MADRID - Iberdrola said on Tuesday it had sued El Confidencial over its coverage of an investigation into alleged corporate spying involving the Spanish power company, a move the independent news website said was an attack on press freedom.

Iberdrola said in a statement it was suing El Confidencial for 17.6 million euros ($20 million), alleging that over more than two years to November 2021 it published 225 stories on the case, including 68 it said were detrimental and 12 untrue.

A spokesperson for Iberdrola, whose market capitalisation exceeds 60 billion euros and had annual revenue in 2020 of 33 billion euros, declined to identify the stories involved.

Nacho Cardero, director of El Confidencial, said that Iberdrola's move constituted "an attack on the freedom of the press", adding that a major utility was making a multi-million euro claim against the website for "having reported 'too much' on a case in which its directors were implicated".

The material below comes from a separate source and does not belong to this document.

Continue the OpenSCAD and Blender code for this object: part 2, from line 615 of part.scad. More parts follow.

"This can only have one objective: to silence the press," Cardero said in a statement sent to Reuters. El Confidencial, with 200 staff, has around 22 million unique montly visitors.

Iberdrola CEO Ignacio Sanchez Galan is being investigated for alleged bribery and breach of privacy as part of a wider probe into whether the firm hired a former police chief to spy on Real Madrid soccer club president Florentino Perez in 2009.

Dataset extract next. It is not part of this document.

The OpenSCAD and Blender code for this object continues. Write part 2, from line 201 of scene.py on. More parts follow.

A spokesperson for the court in Bilbao where Iberdrola's suit was filed on Jan. 21 declined to comment on the timing of any decisions. Judges at the court will decide whether there is a case to answer before proceeding.

Sanchez Galan last month testified in court in the case, which involves an investigation into three other executives. Iberdrola has denied wrongdoing by any of them.

The case began to resonate outside Spain in December when regulators in the U.S. state of New Mexico cited it in arguments against the approval of Iberdrola's $8.3 billion bid to buy local utility PNM Resources.